Whereas Republicans, these kinds of districts are typically a net gain simply because they’re packing all those Democrats into these fewer districts, and that means Republican votes are amplified outside. So I wouldn’t say that the court is being all magnanimous here and being guided solely by principle. There are some real political factors here that they’re undoubtedly taking into account.
Lisa Hager:
Well, and from a legitimacy standpoint, they’ve been previously striking down provisions of the Voting Rights Act, and so by upholding this one, they can also regain some of their political capital from being criticized for striking down things like the pre-clearance requirement.
Lori Walsh:
Any final thoughts on some of these other decisions that are coming up from the courts that are still being analyzed on an ongoing basis?
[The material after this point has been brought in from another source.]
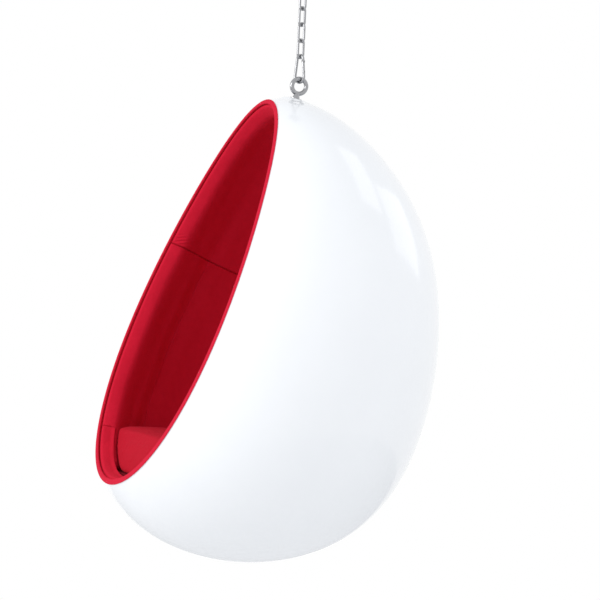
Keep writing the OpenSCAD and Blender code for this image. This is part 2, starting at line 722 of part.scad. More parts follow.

What stands out to you before we close for the day?
Lisa Hager:
I think one thing is that we’re seeing the court grapple with a lot of issues where there’s real no clear guidance in the Constitution that tells us what to do when there’s a discrimination issue going up against a First Amendment issue.
I think that’s something to keep in mind is that they’re trying to deal with this balancing, but then also that, yes, some may like these decisions, some may not like these decisions, but we just have to see how they actually play out.
We can’t just necessarily assume certain things will happen as a result of these particular decisions. There’s still ways to ensure diversity in universities in light of this decision. There are still ways to ensure that people are not discriminated against in public accommodations for their sexual orientation, gender identity, race, ethnicity, you name it.
David Wiltse:
I’m most concerned about how the court in the last few sessions really has been creating more and more ways for discrimination to take place of a protected class based on another constitutional right.
This is something that for a lot of folks who are concerned about civil rights and civil liberties, this is a warning sign.
And the court is getting more lenient when it comes to these sorts of exceptions to discrimination law.